Mohammad’s essentially a survivor of opium and heroine addiction, and according to Bahari, part of a generation of former youths who switched to hard drugs when the 1979 Revolution expunged western-styled hangouts and left few venues of amusement. The doc asserts heroine addiction remains a major issue, yet Mohammad has been clean for 3 years, and with the aide of his doctor (and now friend and matchmaker), he’s determined to find a wife, and start a new life.
Bahari follows Mohammad on his first date with a similar HIV positive woman, and he peppers the narrative with interviews featuring his extensive support network – friends, colleagues, and mother – but it’s the doc’s finale that’s the most fascinating: in love, and quite happy, Mohammad and his fiancée acquire a Shia temporary marriage certificate, which allows the couple to live together for six months. If things click, they can formalize their union with a marriage certificate, and if it breaks apart before the deadline, the temporary groom is obliged to pay a sum pre-determined by the temporary bride.

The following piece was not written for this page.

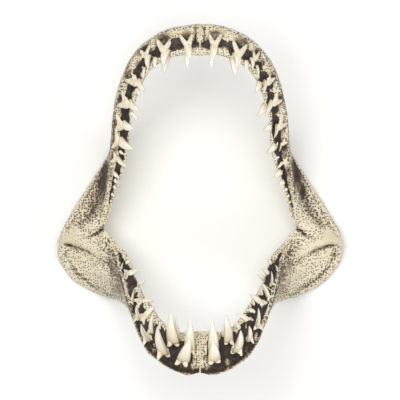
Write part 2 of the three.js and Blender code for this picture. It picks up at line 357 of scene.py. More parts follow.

Maziar Bahari’s recent directorial work is the documentary To Light a Candle (2014), and some of his prior work is available online, including Mohammad and the Matchmaker (2004) and And Along Came a Spider (2003) on YouTube; and Reporters in Iraq (2005), An Iranian Odyssey: Mossadegh, Oil and the 1953 Coup (2010), and From Cyrus to Ahmadinejad: The Not So Secret Iran-Israel War (2012) on Vimeo.
His 2009 incarceration in an Iranian jail was recently dramatized by Jon Stewart in the film Rosewater (2014).